The best episode, however, is “I Dream of Jesus,” an instant classic that is quite possibly one of the funniest episodes the show has ever produced. After hearing The Trashmen’s “Surfin’ Bird” while eating at a 1950s-themed diner, Peter becomes so obsessed with the song (to the point that he sings it in his sleep) that Stewie and Brian destroy the record in almost a shot-for-shot remake of the infamous copier scene from “Office Space.” It proves not only why Seth MacFarlane is a genius when it comes to referencing pop culture, but that sometimes, repetition can be just as funny. Of course, there are two sides to that coin, like when old Conway Twitty footage is inserted to serve as a “distraction” for Peter. That joke may have worked the first time as a short clip, but it’s definitely not as funny the second time around – especially in its extended format.
Other jokes that do make a lasting impression are much-deserved jabs at Dane Cook, Matthew McConaughey, and the “Boom goes the dynamite” guy, as well as a funny meta-reference about which members of the cast can actually understand Stewie. That doesn’t change the fact that there is an unsettling number of mediocre episodes in Volume Seven, and though diehard fans might not be ready to give up hope just yet, you really have to wonder if MacFarlane is spreading himself a little too thin. New projects bring new responsibilities, and if he can’t keep up the quality of his flagship series, then he shouldn’t be given free reign to expand his empire until he can prove otherwise.

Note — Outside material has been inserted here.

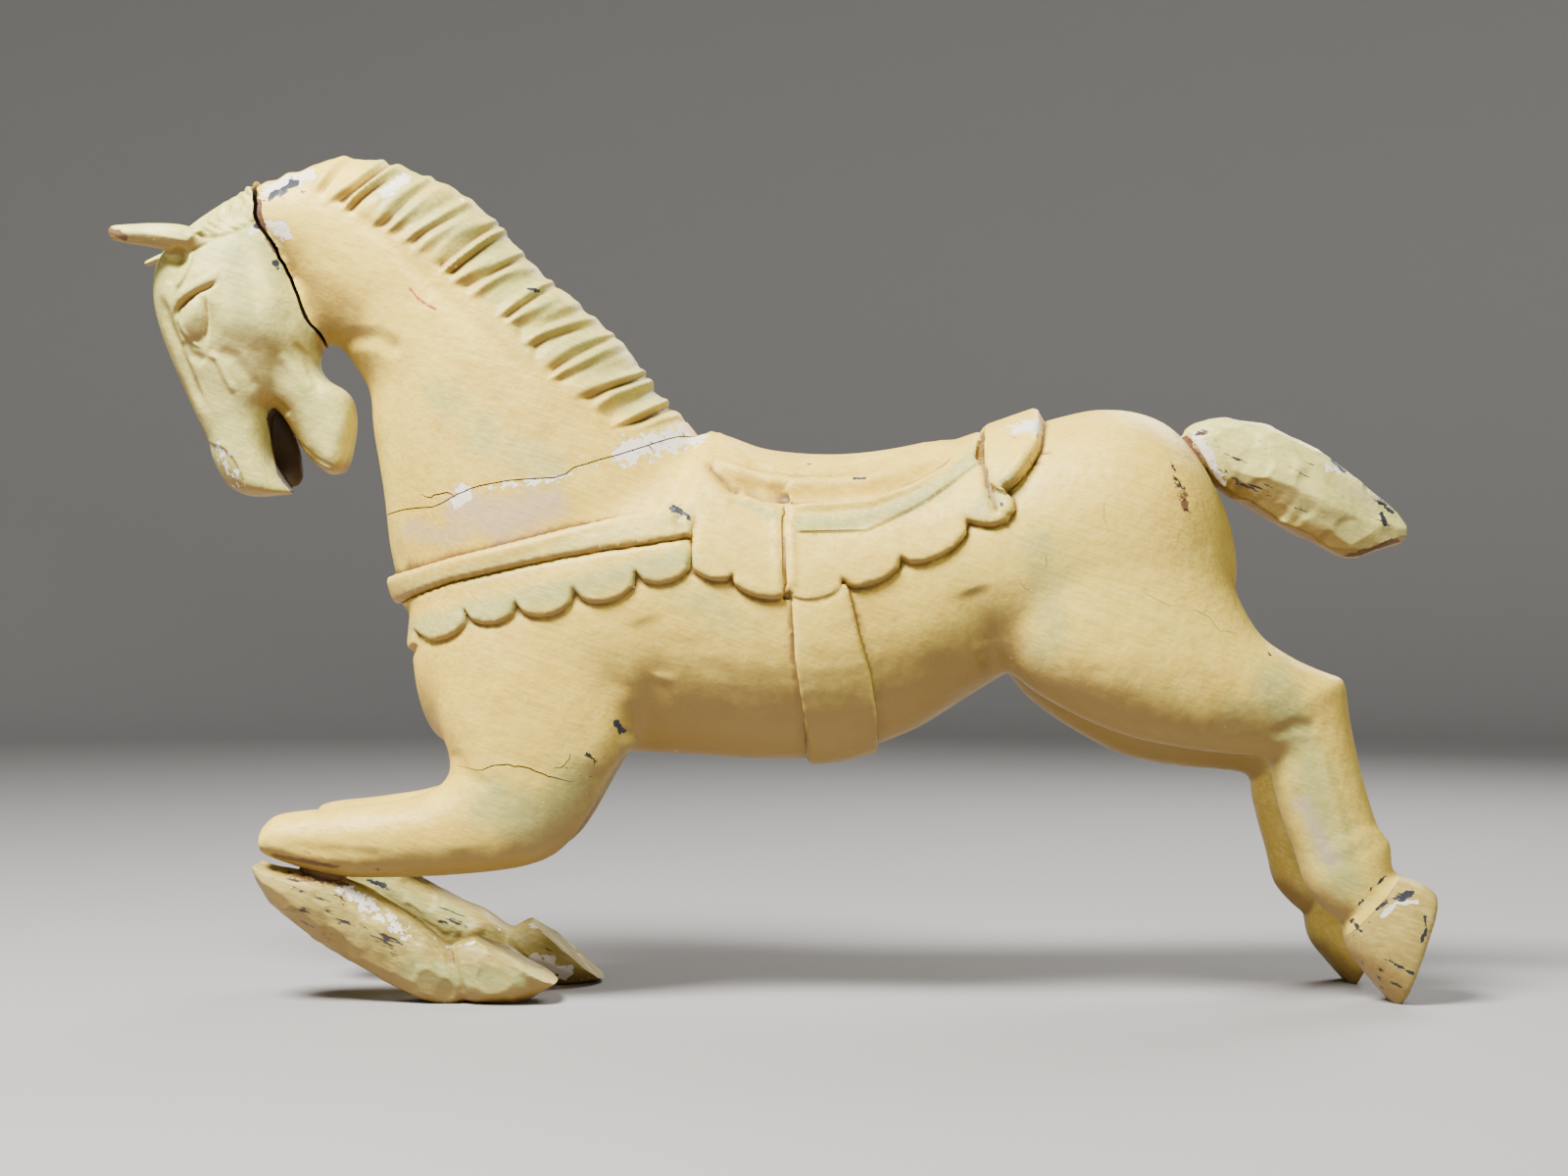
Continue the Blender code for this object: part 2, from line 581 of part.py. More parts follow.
def tidied(mesh):
    """Triangles only, with slivers, doubled points and stray flaps taken out."""
    bm = bmesh.new()
    bm.from_mesh(mesh)
    bmesh.ops.remove_doubles(bm, verts=bm.verts, dist=TINY)
    bmesh.ops.dissolve_degenerate(bm, edges=bm.edges, dist=TINY)
    bmesh.ops.triangulate(bm, faces=bm.faces)
    bmesh.ops.delete(bm, geom=[face for face in bm.faces if is_flap(face)], context="FACES")
    bm.to_mesh(mesh)
    bm.free()
    return mesh


def loose_parts(mesh):
    """One mesh for each body in the mesh, from the largest to the smallest."""
    bm = bmesh.new()
    bm.from_mesh(mesh)
    bm.verts.ensure_lookup_table()
    seen, groups = set(), []
    for vert in bm.verts:
        if vert.index in seen:
            continue
        seen.add(vert.index)
        group, waiting = [], [vert]
        while waiting:
            here = waiting.pop()
            group.append(here.index)
            for edge in here.link_edges:
                other = edge.other_vert(here)
                if other.index not in seen:
                    seen.add(other.index)
                    waiting.append(other)
        groups.append(set(group))
    parts = []
    for group in sorted(groups, key=len, reverse=True):
        part = bm.copy()
        bmesh.ops.delete(part, geom=[v for v in part.verts if v.index not in group], context="VERTS")
        found = bpy.data.meshes.new("part")
        part.to_mesh(found)
        part.free()
        parts.append(found)
    bm.free()
    bpy.data.meshes.remove(mesh)
    return parts


def inflated(mesh, amount):
    """A copy whose surface stands proud by the amount."""
    copy = mesh.copy()
    set_points(copy, points_of(copy) + normals_of(copy) * amount)
    return copy


def flattened(mesh):
    """Cuts off what lies below the floor and closes the cut with a flat face."""
    bm = bmesh.new()
    bm.from_mesh(mesh)
    cut = bmesh.ops.bisect_plane(
        bm, geom=bm.verts[:] + bm.edges[:] + bm.faces[:], plane_co=(0, 0, 0), plane_no=(0, 0, -1),
        clear_outer=True)
    rim = [item for item in cut["geom_cut"] if isinstance(item, bmesh.types.BMEdge)]
    if rim:
        bmesh.ops.contextual_create(bm, geom=rim)
        bmesh.ops.recalc_face_normals(bm, faces=bm.faces)
    bm.to_mesh(mesh)
    bm.free()
    return mesh


def remeshed(mesh, voxel, rounds):
    mesh = with_modifier(mesh, "REMESH", mode="VOXEL", voxel_size=voxel)
    relax(mesh, rounds)
    return mesh


def thinned(mesh, triangles):
    mesh = with_modifier(mesh, "TRIANGULATE")
    ratio = min(1.0, triangles / len(mesh.polygons))
    return with_modifier(mesh, "DECIMATE", decimate_type="COLLAPSE", ratio=ratio)


def far_forearm():
    """The near forearm mirrored, with its knee drawn further back."""
    last = len(NEAR_FOREARM) - 1
    stations = []
    for i, (ax, az, bx, bz, half, side) in enumerate(NEAR_FOREARM):
        shift = FAR_KNEE_SHIFT * (i / last) ** 3
        stations.append((ax + shift, az, bx + shift, bz, half, -side))
    return stations


def blend_joints(mesh):
    """Rounds the hollows where the legs grow out of the trunk."""
    co = points_of(mesh) / SQUARE
    weight = np.zeros(len(co))
    for x, z, radius in BLENDS:
        reach = np.hypot(co[:, 0] - x, co[:, 2] - z) / radius
        weight = np.maximum(weight, BLEND_WEIGHT * (1 - smooth_step(reach, BLEND_CORE, 1.0)))
    relax(mesh, BLEND_ROUNDS, weight)


def whole_horse():
    """Body, neck, head and upper legs in one, before the joints are cut."""
    parts = [
        loft(TORSO), loft(NECK, ROUND), loft(SKULL, FULL), loft(LOWER_JAW, FULL), loft(NEAR_EAR), loft(FAR_EAR),
        loft(NEAR_HIND), loft(FAR_HIND), loft(NEAR_FOREARM), loft(far_forearm()),
        loft(NEAR_HIND_HOOF, SQUARISH), loft(FAR_HIND_HOOF, SQUARISH),
    ]
    mesh = remeshed(joined(parts), VOXEL, SMALL_ROUNDS)
    blend_joints(mesh)
    carve_tack(mesh)
    carve_mane(mesh)
    carve_head(mesh)
    return mesh


def lower_leg(shin, hoof, body):
    """Cannon, pastern and hoof, with the bare wood that meets the knee."""
    stub = blob((shin[2][0] + STUB_BACK, shin[2][5], STUB_HEIGHT), STUB_RADII)
    mesh = remeshed(joined([loft(shin), loft(hoof, SQUARISH), stub]), SMALL_VOXEL, SMALL_ROUNDS)
    return cut_by(thinned(mesh, SHIN_TRIANGLES), inflated(body, JOINT_GAP))


def tail_block(body):
    mesh = remeshed(loft(TAIL, SQUARISH), SMALL_VOXEL, SMALL_ROUNDS)
    return cut_by(thinned(mesh, TAIL_TRIANGLES), inflated(body, JOINT_GAP))


def painted(name, red, green, blue, roughness):
    material = bpy.data.materials.new(name)
    material.use_nodes = True
    shader = material.node_tree.nodes["Principled BSDF"]
    shader.inputs["Base Color"].default_value = (red, green, blue, 1)
    shader.inputs["Roughness"].default_value = roughness
    shader.inputs["Metallic"].default_value = 0
    material.diffuse_color = (red, green, blue, 1)
    return material


def add_piece(name, mesh, colour):
    mesh = tidied(flattened(mesh))
    mesh.name = name
    mesh.materials.clear()
    mesh.materials.append(painted(name + "_paint", *colour))
    mesh.shade_smooth()
    mesh.set_sharp_from_angle(angle=SHARP_ANGLE)
    obj = bpy.data.objects.new(name, mesh)
    bpy.context.scene.collection.objects.link(obj)
    return obj


def centred(pieces):
    """Puts the middle of the whole horse over the origin."""
    corners = np.vstack([points_of(piece.data) for piece in pieces])
    low, high = corners.min(axis=0), corners.max(axis=0)
    shift = (low + high) / 2
    shift[2] = low[2]
    for piece in pieces:
        set_points(piece.data, points_of(piece.data) - shift)


def build():
    clear_scene()
    horse = whole_horse()
    for path, thickness in ((HEAD_CRACK, HEAD_CRACK_WIDTH), (NECK_CRACK, NECK_CRACK_WIDTH)):
        horse = cut_by(horse, slab(path, thickness, WHOLE_SPAN))
    trunk, neck, head = loose_parts(horse)
    neck, head = thinned(neck, NECK_TRIANGLES), thinned(head, HEAD_TRIANGLES)
    trunk = cut_by(thinned(trunk, TRUNK_TRIANGLES), slab(HOOF_JOINT, JOINT_GAP, NEAR_LEG_SPAN))
    body, hoof = loose_parts(trunk)
    pieces = [
        add_piece("near_fore_lower_leg", lower_leg(NEAR_SHIN, NEAR_FORE_HOOF, body), PALE),
        add_piece("far_fore_lower_leg", lower_leg(FAR_SHIN, FAR_FORE_HOOF, body), PALE),
        add_piece("tail", tail_block(body), PALE),
        add_piece("body", body, CREAM),
        add_piece("neck", neck, CREAM),
        add_piece("head", head, SAGE),
        add_piece("near_hind_hoof", hoof, PALE),
    ]
    centred(pieces)


build()
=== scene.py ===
"""The looks of a carved carousel horse: fine carving, cracks, bare wood and aged paint on the solid model.

Every outline is set out on the same squared pattern as the solids. x runs from head (-) to tail (+), z is up
from the floor, and the near side, the horse's left, is at -y. Carving outlines are drawn as seen square from
the side.
"""

import math

import bmesh
import bpy
import numpy as np
from bpy.props import FloatProperty, FloatVectorProperty, PointerProperty
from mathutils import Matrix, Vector
from mathutils.bvhtree import BVHTree
from mathutils.kdtree import KDTree


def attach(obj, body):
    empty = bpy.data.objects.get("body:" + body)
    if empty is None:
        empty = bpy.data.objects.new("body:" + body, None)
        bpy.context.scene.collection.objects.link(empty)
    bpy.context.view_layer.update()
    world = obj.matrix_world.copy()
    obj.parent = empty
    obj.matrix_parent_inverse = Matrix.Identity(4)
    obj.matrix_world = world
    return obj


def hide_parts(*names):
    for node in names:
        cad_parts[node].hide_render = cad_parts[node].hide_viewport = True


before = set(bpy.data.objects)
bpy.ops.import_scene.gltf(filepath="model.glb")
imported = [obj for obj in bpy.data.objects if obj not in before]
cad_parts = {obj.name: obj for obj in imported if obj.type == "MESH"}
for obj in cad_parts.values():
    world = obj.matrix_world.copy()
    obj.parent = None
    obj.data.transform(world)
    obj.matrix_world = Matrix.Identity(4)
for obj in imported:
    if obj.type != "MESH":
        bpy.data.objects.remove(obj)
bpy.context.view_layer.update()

bl_info = {
    "name": "Carousel horse",
    "version": (1, 0, 0),
    "blender": (4, 5, 0),
    "location": "3D View > Sidebar > Horse",
    "description": "Carves and paints an old carousel horse around its solid model",
    "category": "Add Mesh",
}

# The squared pattern: one square, and where the pattern's zero lies from the middle of the horse
PATTERN_LENGTH = 1.22
SQUARES_LONG = 132.82
SQUARE = PATTERN_LENGTH / SQUARES_LONG
PATTERN_ZERO = 0.01426

# Sections: 2 is an ellipse, more is squarer
ROUND = 2.0
SOFT = 2.2
FULL = 2.4
SQUARISH = 2.6

# Mesh fineness, in metres
ROUGH_VOXEL = 0.0032
BODY_VOXEL = 0.0023
NECK_VOXEL = 0.0019
HEAD_VOXEL = 0.0014
LEG_VOXEL = 0.0015
TAIL_VOXEL = 0.0016
BLEND_ROUNDS = 70
BLEND_WEIGHT = 0.6
BLEND_CORE = 0.6
SMOOTH_ROUNDS = 3
RING_POINTS = 40
STEPS_PER_STATION = 5
STEPS_PER_SCALLOP = 12
BLOB_FINENESS = 4
MOST_TRIANGLES = 190000
SHARP_ANGLE = math.radians(50)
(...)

Special Features: MacFarlane and Co. have teamed up with Fox once again to deliver an incredible collection of bonus material including the original and uncut versions of every episode, cast and crew commentaries, and other goodies like deleted scenes and full-length animatics for “Love Blactually,” “Long John Peter” and “The Man with Two Brians.” Other extras include a tour of the “Family Guy” offices (“Family Guy Cribz”), the Comic-Con 2008 panel, and a short music featurette (“Take Me Out to pLace Tonight”).